Closed jameshcorbett closed 4 months ago
Is it possible to get that dumped core by any chance? I can think of a way an insatiable job might get a different ret code, but not the other.
I think the flux-core spec file has some code, possibly commented out, that will dump the output files from failed tests. Or you can temporarily cat *. output in the specfile. If you have tests that only fail in the buildfarm but succeed on TOSS 4 actual systems, then you could consider disabling tests for this release.
Got it, there was some logic there in the sched specfile to dump the output of failed tests but it looks like it's broken. I'll see what I can do...
This logic:
ctest -V %{?_smp_mflags} ||
(echo done testing && ls -l && find . -name *.output && find . -name *.output | xargs -ti cat {} && find . -name *.log | xargs -ti cat {} &&
echo -e "thread apply all bt\nquit" >cmds &&
for core in $(find . -name *core*); do
echo found corefile $core &&
gdb --command=cmds /usr/libexec/flux/cmd/flux-broker $core;
done && exit 1)
isn't giving me anything, it only finds /builddir/build/BUILD/flux-sched-0.36.0/./t/data/resource/jgfs/hwloc_4core.json
Dang. The tests should all dump verbose output if ctest is run with -V or --output-on-failure. Not sure about cores, is it using coredumpctl?

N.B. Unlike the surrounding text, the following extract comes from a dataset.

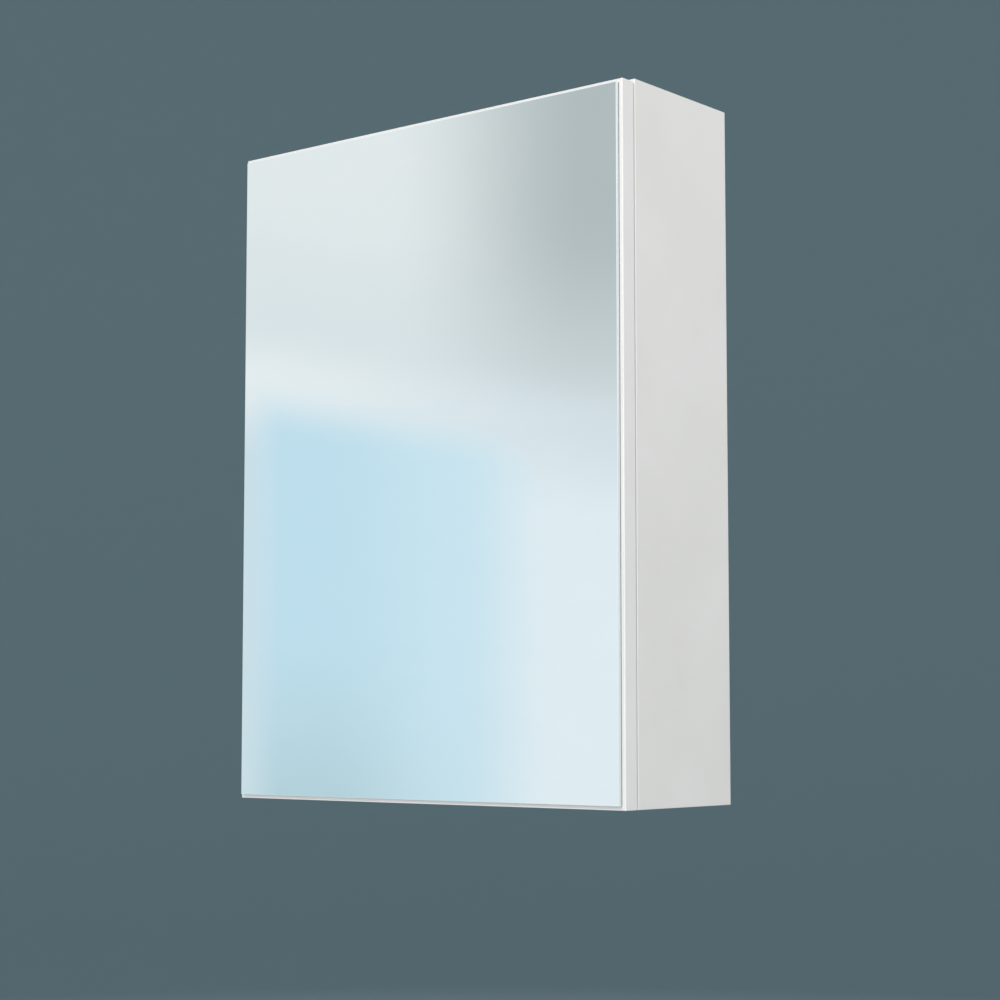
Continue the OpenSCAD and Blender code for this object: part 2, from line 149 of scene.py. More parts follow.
room_mesh.shade_smooth()
# Matt paint behind the cabinet. In front, the same colours glow as painted light, which lights the cabinet
# and is what the mirror reflects.
room_paint = bpy.data.materials.new("matt_paint_and_glow")
room_paint.use_nodes = True
tree = room_paint.node_tree
tree.nodes.clear()
painted = add(tree, "Attribute", attribute_name="paint").outputs["Color"]
lit_up = add(tree, "Attribute", attribute_name="glow").outputs["Fac"]
matt = add(tree, "BsdfDiffuse", {"Color": painted}).outputs[0]
light = add(tree, "Emission", {"Color": painted, "Strength": 1.0}).outputs[0]
add(tree, "OutputMaterial", {"Surface": add(tree, "MixShader", {0: lit_up, 1: matt, 2: light}).outputs[0]})
room_paint.cycles.emission_sampling = "NONE"
room_mesh.materials.append(room_paint)
studio_room = bpy.data.objects.new("studio_room", room_mesh)
bpy.context.scene.collection.objects.link(studio_room)

sky = bpy.data.worlds.new("open_ceiling")
sky.use_nodes = True
sky.node_tree.nodes["Background"].inputs["Color"].default_value = tone("#fbf5f1")
sky.node_tree.nodes["Background"].inputs["Strength"].default_value = 0.52
bpy.context.scene.world = sky
# Each soft box has its place, the height it looks at over the cabinet's middle, its width and its watts
warm_white, aim_y = (1.0, 0.95, 0.92), -0.07
for name, place, aim_z, size, power in (
        ("softbox_right", (2.0, 0.35, 1.2), 0.27, 1.0, 14),
        ("softbox_front", (0.9, -3.6, 2.3), 0.27, 2.4, 98),
        ("softbox_back", (-2.4, 3.0, 2.2), 2.2, 2.2, 60)):
    lamp = bpy.data.lights.new(name, "AREA")
    lamp.size, lamp.energy, lamp.color = size, power, warm_white
    lamp_object = bpy.data.objects.new(name, lamp)
    lamp_object.location = place
    towards = Vector((0, aim_y, aim_z)) - Vector(place)
    lamp_object.rotation_euler = towards.to_track_quat("-Z", "Y").to_euler()
    bpy.context.scene.collection.objects.link(lamp_object)


# ---- Carcass boards: side_panel_left, side_panel_right, top_panel, bottom_panel ----
# Chipboard faced with white melamine, sawn to size and drilled on a boring machine. The sides run
# the full height, the top and bottom stand between them, and all four are grooved for the back.
def start_material(name):
    """A new material's tree with its output, and its principled shader and Object coordinates to build on."""
    made = bpy.data.materials.new(name)
    made.use_nodes = True
    made.node_tree.nodes.clear()
    shader = add(made.node_tree, "BsdfPrincipled")
    add(made.node_tree, "OutputMaterial", {"Surface": shader.outputs[0]})
    return made, made.node_tree, shader, add(made.node_tree, "TexCoord").outputs["Object"]


def feed(shader, name, node):
    """Links a node's first output to one of the shader's inputs."""
    shader.id_data.links.new(node.outputs[0], shader.inputs[name])


def near_edge(tree, width):
    """1 on an arris and 0 away from it, from how far the surface turns within that width, and the
    rounded normal."""
    rounded = add(tree, "Bevel", {"Radius": width}, samples=6)
    flat = add(tree, "NewGeometry").outputs["Normal"]
    turned_by = add(tree, "VectorMath", {0: rounded.outputs[0], 1: flat}, operation="DOT_PRODUCT")
    share = add(tree, "MapRange", {"Value": turned_by.outputs["Value"], "From Min": 0.995, "From Max": 0.80})
    return share.outputs[0], rounded.outputs[0]


def give(material, *names):
    """Puts a material on CAD nodes."""
    for name in names:
        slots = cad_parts[name].material_slots
        if not slots:
            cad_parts[name].data.materials.append(material)
        for one in slots:
            one.material = material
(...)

I'm not familiar with coredumpctl
but running coredumpctl list
in the specfile gave me:
coredumpctl list
Failed to acquire bus: No such file or directory
No journal files were found.
No coredumps found.
However looking in the logs I found I had overlooked earlier:
28/94 Testing: t1020-qmanager-feasibility.t
28/94 Test: t1020-qmanager-feasibility.t
Command: "/builddir/build/BUILD/flux-sched-0.36.0/t/scripts/maybe-installtest" "/builddir/build/BUILD/flux-sched-0.36.0/t/t1020-qmanager-feasibility.t" "-v"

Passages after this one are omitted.